Summary: Will You Be Swept Away by Change, or Turn It into Growth? What Companies Must Decide Now

The latest AI marketing capabilities Google has unveiled dramatically shorten the touchpoints between companies and users across awareness, communication, distribution, and transaction — and the scale of the impact is clearly demonstrated through the lens of Nishiguchi's "5 Distances" framework. As processes that used to require considerable effort and time are entrusted to AI, a future where advertising operations, creative production, customer touchpoints, purchase behavior, and payments are all optimized almost automatically is gaining real credibility.

These changes redefine the nature of marketing work itself and represent a major turning point for roles that have depended on traditional functions. At the same time, alongside the "things being taken away" by automation, there is simultaneously a "things being created" dimension — new markets and new value creation opportunities. What matters is the perspective from which companies and marketers view this transformation.

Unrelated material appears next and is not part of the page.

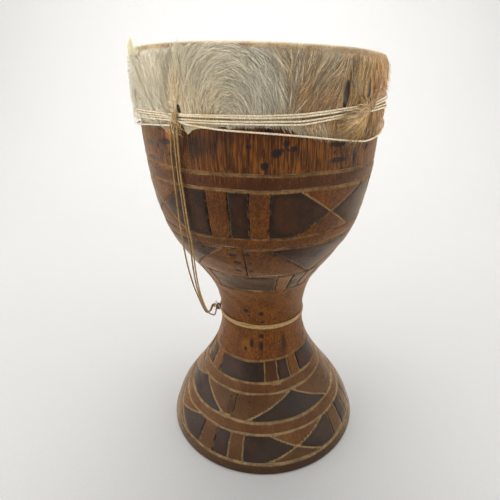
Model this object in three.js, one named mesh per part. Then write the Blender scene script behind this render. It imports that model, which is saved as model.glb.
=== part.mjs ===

What is called for now is not resistance to change but a mental shift toward next-generation marketing strategy that takes AI as a given. How to maximize unique value that AI cannot replicate, while improving operational efficiency, will determine competitiveness going forward. This initiative is not just a feature addition — it is only the beginning of a fundamental rewrite of how marketing structure and customer touchpoints work.

How AI will change market environments and consumer behavior. And identifying where new business opportunities will emerge. Right now is precisely the time for companies to face their own future vision and begin preparing to evolve toward an AI-era business model. Whether this change is seen as a "threat" or embraced as a "catalyst for growth" — that choice will determine where companies stand several years from now.